[REQUIRED TASK]: Repeat exactly, please, the lines that begin at the start of the listing and end at the line holding "# ---- front shell".

------------------------------

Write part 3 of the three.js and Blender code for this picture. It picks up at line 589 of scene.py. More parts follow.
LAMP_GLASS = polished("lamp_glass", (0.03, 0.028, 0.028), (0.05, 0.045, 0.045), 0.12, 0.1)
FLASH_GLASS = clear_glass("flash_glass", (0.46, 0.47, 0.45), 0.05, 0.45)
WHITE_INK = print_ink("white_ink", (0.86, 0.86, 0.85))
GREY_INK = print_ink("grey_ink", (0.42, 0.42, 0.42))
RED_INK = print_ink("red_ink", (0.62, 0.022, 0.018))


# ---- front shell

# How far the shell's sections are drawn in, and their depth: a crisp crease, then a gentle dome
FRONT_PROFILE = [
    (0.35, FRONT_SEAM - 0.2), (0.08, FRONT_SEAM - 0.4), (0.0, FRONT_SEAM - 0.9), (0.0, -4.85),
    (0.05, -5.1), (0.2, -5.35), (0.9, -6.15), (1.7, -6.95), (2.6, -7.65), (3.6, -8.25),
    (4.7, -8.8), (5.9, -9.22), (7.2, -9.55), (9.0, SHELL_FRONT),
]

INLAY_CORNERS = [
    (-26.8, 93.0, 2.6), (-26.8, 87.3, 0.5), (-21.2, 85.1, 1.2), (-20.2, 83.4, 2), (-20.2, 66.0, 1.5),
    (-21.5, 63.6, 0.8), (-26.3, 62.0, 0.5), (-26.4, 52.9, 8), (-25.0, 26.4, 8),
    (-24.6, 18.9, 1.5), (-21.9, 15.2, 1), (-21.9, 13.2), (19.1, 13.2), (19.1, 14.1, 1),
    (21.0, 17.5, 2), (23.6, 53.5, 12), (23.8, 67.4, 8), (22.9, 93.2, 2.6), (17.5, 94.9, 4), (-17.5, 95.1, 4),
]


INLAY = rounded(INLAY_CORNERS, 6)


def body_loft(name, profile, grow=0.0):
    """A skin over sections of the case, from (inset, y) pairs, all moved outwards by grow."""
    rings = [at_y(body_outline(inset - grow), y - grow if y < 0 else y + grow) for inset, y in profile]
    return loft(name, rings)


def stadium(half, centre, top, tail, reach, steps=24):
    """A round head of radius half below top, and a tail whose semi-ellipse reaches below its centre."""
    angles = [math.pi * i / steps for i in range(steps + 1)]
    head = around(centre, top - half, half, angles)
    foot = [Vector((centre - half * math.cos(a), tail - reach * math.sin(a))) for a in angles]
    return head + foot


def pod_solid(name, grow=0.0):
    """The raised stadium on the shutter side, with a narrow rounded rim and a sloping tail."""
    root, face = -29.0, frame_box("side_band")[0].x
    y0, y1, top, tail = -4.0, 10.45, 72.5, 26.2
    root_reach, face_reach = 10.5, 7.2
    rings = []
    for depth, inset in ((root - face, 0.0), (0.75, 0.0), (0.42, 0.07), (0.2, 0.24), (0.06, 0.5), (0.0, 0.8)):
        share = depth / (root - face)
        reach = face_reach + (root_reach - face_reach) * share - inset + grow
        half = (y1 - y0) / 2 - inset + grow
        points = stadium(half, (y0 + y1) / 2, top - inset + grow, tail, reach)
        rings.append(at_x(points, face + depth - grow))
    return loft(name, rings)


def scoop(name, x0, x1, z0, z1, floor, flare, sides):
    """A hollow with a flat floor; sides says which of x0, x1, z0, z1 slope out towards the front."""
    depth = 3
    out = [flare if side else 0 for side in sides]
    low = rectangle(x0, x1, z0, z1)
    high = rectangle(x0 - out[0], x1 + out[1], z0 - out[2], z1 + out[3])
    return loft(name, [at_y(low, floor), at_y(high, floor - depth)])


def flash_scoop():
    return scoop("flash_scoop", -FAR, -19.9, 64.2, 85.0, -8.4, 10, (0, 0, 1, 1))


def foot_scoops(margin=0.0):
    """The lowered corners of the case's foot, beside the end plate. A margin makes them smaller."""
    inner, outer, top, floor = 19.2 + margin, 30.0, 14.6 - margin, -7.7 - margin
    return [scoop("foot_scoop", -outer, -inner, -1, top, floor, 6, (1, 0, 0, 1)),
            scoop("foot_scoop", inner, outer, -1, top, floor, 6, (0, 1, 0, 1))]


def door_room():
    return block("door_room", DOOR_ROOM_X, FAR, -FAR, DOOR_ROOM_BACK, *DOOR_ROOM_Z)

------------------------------

[RESULT FOR THIS TASK]:
Write part 3 of the three.js and Blender code for this picture. It picks up at line 589 of scene.py. More parts follow.
LAMP_GLASS = polished("lamp_glass", (0.03, 0.028, 0.028), (0.05, 0.045, 0.045), 0.12, 0.1)
FLASH_GLASS = clear_glass("flash_glass", (0.46, 0.47, 0.45), 0.05, 0.45)
WHITE_INK = print_ink("white_ink", (0.86, 0.86, 0.85))
GREY_INK = print_ink("grey_ink", (0.42, 0.42, 0.42))
RED_INK = print_ink("red_ink", (0.62, 0.022, 0.018))


# ---- front shell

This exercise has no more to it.